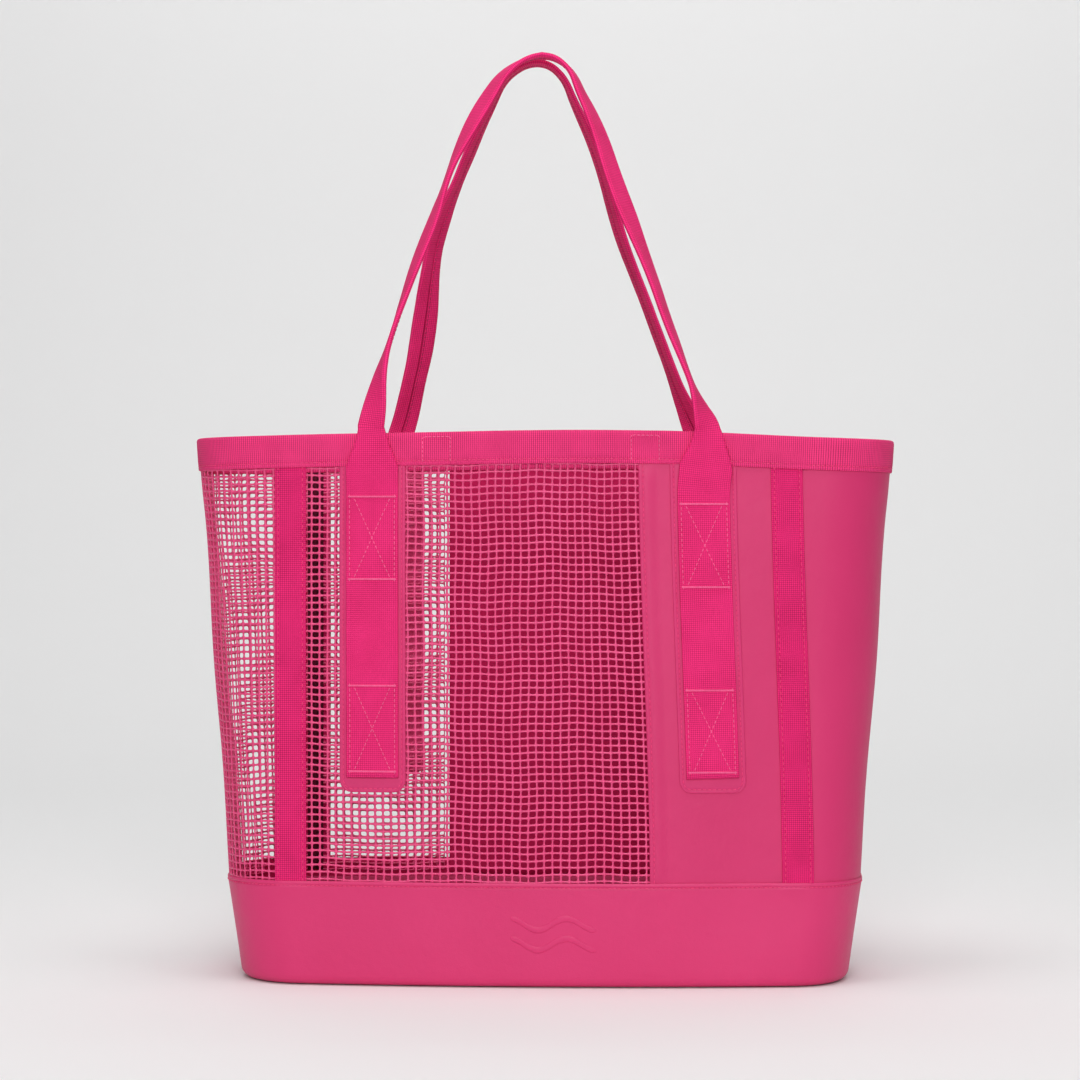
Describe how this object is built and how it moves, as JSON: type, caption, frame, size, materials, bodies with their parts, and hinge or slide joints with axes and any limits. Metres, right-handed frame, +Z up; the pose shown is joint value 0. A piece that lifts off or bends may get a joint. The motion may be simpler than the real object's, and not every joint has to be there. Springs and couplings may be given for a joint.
{
  "type": "beach tote bag",
  "caption": "Open tapered tote with part net, part coated-fabric walls, a smooth base band, a webbing-bound rim and long shoulder handles.",
  "frame": {"origin": "on the floor under the middle of the bag", "axes": "+Z up, +Y from the front wall to the back wall, +X to the right seen from the front"},
  "size_m": [0.5128, 0.1826, 0.684],
  "materials": {
    "net": "matt vinyl-coated open net",
    "coated_fabric": "smooth matt coated fabric",
    "webbing": "plain-woven webbing",
    "seam_tape": "dark woven seam tape",
    "board": "plain stiffener sheet",
    "lining": "coated lining"
  },
  "bodies": {
    "bag": {"front_mesh_panel": "net", "back_mesh_panel": "net", "left_side_mesh": "net", "front_solid_panel": "coated_fabric", "back_solid_panel": "coated_fabric", "right_side_panel": "coated_fabric", "base_band": "coated_fabric", "bottom_panel": "coated_fabric", "front_left_handle_patch": "coated_fabric", "front_right_handle_patch": "coated_fabric", "back_left_handle_patch": "coated_fabric", "back_right_handle_patch": "coated_fabric", "rim_binding": "webbing", "front_left_corner_strip": "webbing", "front_right_corner_strip": "webbing", "back_left_corner_strip": "webbing", "back_right_corner_strip": "webbing", "front_left_handle_leg": "webbing", "front_right_handle_leg": "webbing", "back_left_handle_leg": "webbing", "back_right_handle_leg": "webbing", "left_rim_tab": "webbing", "right_rim_tab": "webbing", "front_left_seam_tape": "seam_tape", "front_right_seam_tape": "seam_tape", "back_left_seam_tape": "seam_tape", "back_right_seam_tape": "seam_tape", "base_board": "board", "base_lining": "lining"},
    "front_handle": {"front_handle_loop": "webbing"},
    "back_handle": {"back_handle_loop": "webbing"}
  },
  "joints": [
    {"name": "front_handle_swing", "type": "hinge", "parent": "bag", "child": "front_handle", "pos_m": [0, -0.09155, 0.357], "axis": [1, 0, 0], "range_deg": [0, 178]},
    {"name": "back_handle_swing", "type": "hinge", "parent": "bag", "child": "back_handle", "pos_m": [0, 0.09155, 0.357], "axis": [-1, 0, 0], "range_deg": [0, 178]}
  ]
}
======
Requirement: Extract all of the data shown above without alteration.

Result of this exercise:
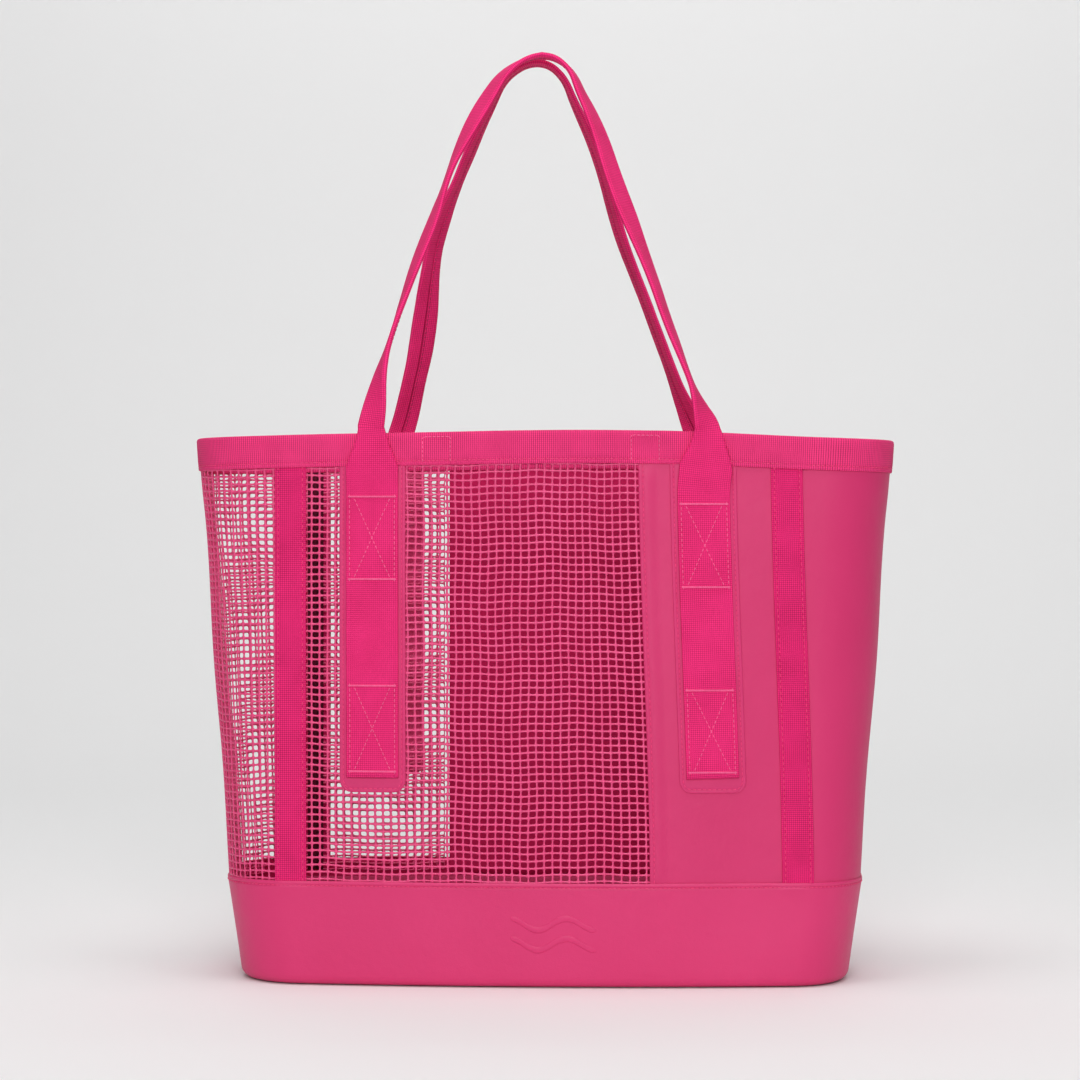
Describe how this object is built and how it moves, as JSON: type, caption, frame, size, materials, bodies with their parts, and hinge or slide joints with axes and any limits. Metres, right-handed frame, +Z up; the pose shown is joint value 0. A piece that lifts off or bends may get a joint. The motion may be simpler than the real object's, and not every joint has to be there. Springs and couplings may be given for a joint.
{
  "type": "beach tote bag",
  "caption": "Open tapered tote with part net, part coated-fabric walls, a smooth base band, a webbing-bound rim and long shoulder handles.",
  "frame": {"origin": "on the floor under the middle of the bag", "axes": "+Z up, +Y from the front wall to the back wall, +X to the right seen from the front"},
  "size_m": [0.5128, 0.1826, 0.684],
  "materials": {
    "net": "matt vinyl-coated open net",
    "coated_fabric": "smooth matt coated fabric",
    "webbing": "plain-woven webbing",
    "seam_tape": "dark woven seam tape",
    "board": "plain stiffener sheet",
    "lining": "coated lining"
  },
  "bodies": {
    "bag": {"front_mesh_panel": "net", "back_mesh_panel": "net", "left_side_mesh": "net", "front_solid_panel": "coated_fabric", "back_solid_panel": "coated_fabric", "right_side_panel": "coated_fabric", "base_band": "coated_fabric", "bottom_panel": "coated_fabric", "front_left_handle_patch": "coated_fabric", "front_right_handle_patch": "coated_fabric", "back_left_handle_patch": "coated_fabric", "back_right_handle_patch": "coated_fabric", "rim_binding": "webbing", "front_left_corner_strip": "webbing", "front_right_corner_strip": "webbing", "back_left_corner_strip": "webbing", "back_right_corner_strip": "webbing", "front_left_handle_leg": "webbing", "front_right_handle_leg": "webbing", "back_left_handle_leg": "webbing", "back_right_handle_leg": "webbing", "left_rim_tab": "webbing", "right_rim_tab": "webbing", "front_left_seam_tape": "seam_tape", "front_right_seam_tape": "seam_tape", "back_left_seam_tape": "seam_tape", "back_right_seam_tape": "seam_tape", "base_board": "board", "base_lining": "lining"},
    "front_handle": {"front_handle_loop": "webbing"},
    "back_handle": {"back_handle_loop": "webbing"}
  },
  "joints": [
    {"name": "front_handle_swing", "type": "hinge", "parent": "bag", "child": "front_handle", "pos_m": [0, -0.09155, 0.357], "axis": [1, 0, 0], "range_deg": [0, 178]},
    {"name": "back_handle_swing", "type": "hinge", "parent": "bag", "child": "back_handle", "pos_m": [0, 0.09155, 0.357], "axis": [-1, 0, 0], "range_deg": [0, 178]}
  ]
}